In the reconstruction of these historical events I shall not concern myself directly with the content of Aristotle’s thought; its birth and its development will be understood in a more global context, by means of a comparison with the philosophical discussions of the school of Plato and the influences of other cultural currents of his time. In this sense my research is lacking and insufficient, but it is impossible to proceed otherwise, given the enormous difficulty and the great complexity of this material. A major contribution to the delineation of the intellectual figure of Aristotle was made by Berti (1989), whose conclusions should be kept in mind, particularly when reading section 10 of chapter 1 of this book.
In working out this endeavor, the results of the work of Ingemar Düring (in particular Düring 1957) have been of precious guidance to me, as he analyzes the general trends, the prejudices, and the assumptions tacitly underlying the various biographical information on Aristotle; today the fruits of his investigations are an essential point of departure, even though, as we shall see, the logic of our endeavor has led me at times to an approach that is rather more constructive.

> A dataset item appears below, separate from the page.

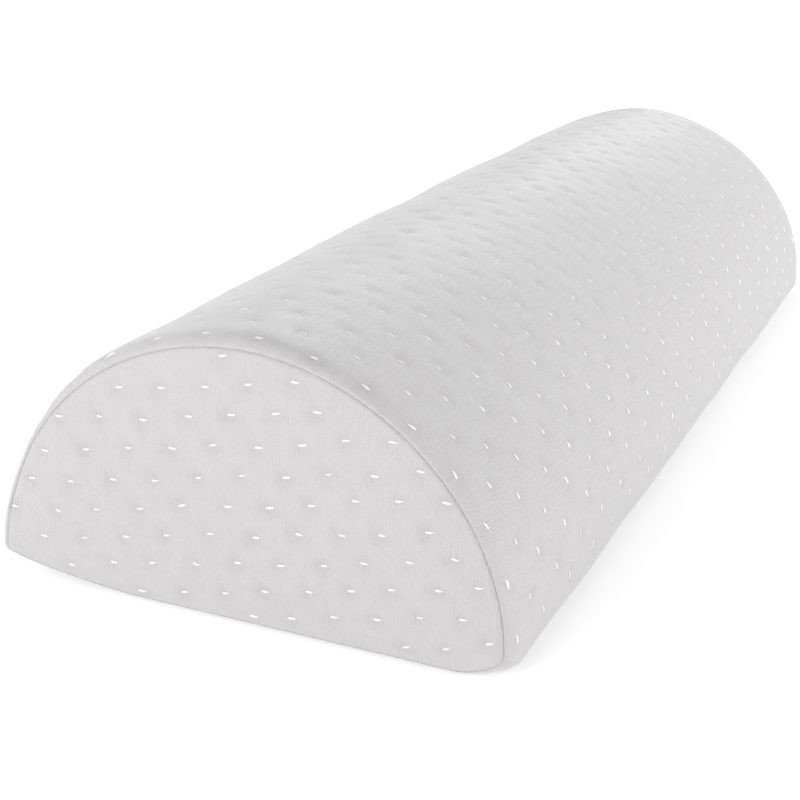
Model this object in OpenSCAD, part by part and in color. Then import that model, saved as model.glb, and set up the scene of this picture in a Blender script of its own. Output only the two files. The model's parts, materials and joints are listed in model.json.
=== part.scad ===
// Half-moon bolster pillow: a D-section foam core in a sewn liner and a zipped knit cover.
// Millimetres. Length along X, arch over Y, +Z up, origin at the centre of the flat base.

/* [Body] */
// Overall length, over the crowns of both end panels
body_l = 520; // [516:1:700]
// Overall width of the base
body_w = 200; // [180:1:240]
// Overall height of the arch
body_h = 104; // [98:1:120]
// Radius of the two long lower edges
corner_r = 10; // [8:0.5:12]
// Radius with which the wrap rolls over into each end seam
rim_r = 7; // [6.5:0.5:9]
// How far each end panel bulges at its middle
end_crown = 3; // [1:0.5:5]
// Angle between two facets of the arch, in degrees
facet_a = 5; // [3:1:10]

/* [Cover, liner and foam] */
// Thickness of the padded knit
cover_t = 2.6; // [2.2:0.1:2.6]
// Distance of the end seams inside the outer surface
seam_in = 4; // [3.5:0.1:4.5]
// Width of the open seam line, where the thread lies
seam_gap = 0.4; // [0.4:0.1:0.6]
// Distance of the liner inside the outer surface
liner_in = 4.9; // [4.8:0.1:5]
// Thickness of the liner cloth
liner_t = 0.5; // [0.4:0.1:0.5]
// Distance of the foam inside the outer surface
foam_in = 5.6; // [5.6:0.1:5.9]

/* [Zip] */
// Height of the zip's middle line above the base
zip_z = 20; // [18:1:40]
// Length of the two coils
coil_l = 444; // [300:1:444]
// Width of the gap in the wrap that shows the zip
gap_w = 12; // [11:0.5:14]
// Width of each tape
tape_w = 13.3; // [11:0.1:14]
// Thickness of each tape
tape_t = 0.5; // [0.4:0.1:0.5]
// Width of each coil
coil_w = 2.4; // [2:0.1:2.4]
// Thickness of each coil
coil_t = 2.05; // [1.8:0.05:2.1]

/* [Slider and pull] */
// Length of the slider body
slider_l = 11; // [10:0.5:12]
// Width of the slider body at its front
slider_w = 9.8; // [9.6:0.1:10.4]
// Thickness of the slider's upper plate
plate_t = 1.2; // [1:0.1:1.2]
// Width of the bridge that holds the pull tab
bridge_w = 2.2; // [2:0.1:2.4]
// Height of the tunnel under the bridge
tunnel_h = 2; // [1.9:0.1:2.4]
// Length of the pull tab
tab_l = 24; // [18:1:25]
// Width of the pull tab
tab_w = 6.5; // [6:0.1:8]
// Thickness of the pull tab and of the bar that it turns on
tab_t = 1.3; // [1:0.1:1.3]
// How far the pull tab leans towards the cloth at rest, in degrees
tab_lean = 2.5; // [0:0.5:2.5]

/* [Hidden] */
$fn = 32;
eps = 0.01;
// beyond every surface, for cutting tools
far = body_l;

// The D section: one big arc over two corner arcs on a flat base
corner_y = body_w / 2 - corner_r;
arc_z = (pow(body_h - corner_r, 2) - pow(corner_y, 2) - pow(corner_r, 2))
    / (2 * (body_h - 2 * corner_r));
arc_r = body_h - arc_z;
// where the rounded rims start, along X
rim_x = body_l / 2 - end_crown - rim_r;
// the smallest corner radius that an inner outline keeps
least_r = 1;
corner_steps = 4;
corner_a = atan2(corner_r - arc_z, corner_y);
arch_steps = round((180 - 2 * corner_a) / facet_a);
rim_steps = 3;
// the end's dome: distance inside the D, and share of the crown
dome = [[18, 0.6], [40, 1]];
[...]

In the first three chapters of the present work I have started off by going back to the ancient sources, rather than the scholarly status quaestionis; and I have instead devoted the whole of chapter 4 of the present study to a delineation of the panorama of biographic research on Aristotle from the time of Zeller to the present. In the first three chapters I have not failed to keep in mind the results of the critical debate, at least of most of it, but I have undertaken first and foremost to re-read the texts, and have attempted to reconstruct a coherent picture of the life and of the intellectual personality of the philosopher by making use of the most reliable facts or, if not those, of the least uncertain ones. In order to give my readers some tools with which to check up on what I am going to be saying, I thought it a good idea to provide for them, in my own Italian translation, most of the data and most of the texts upon which I base my reconstruction.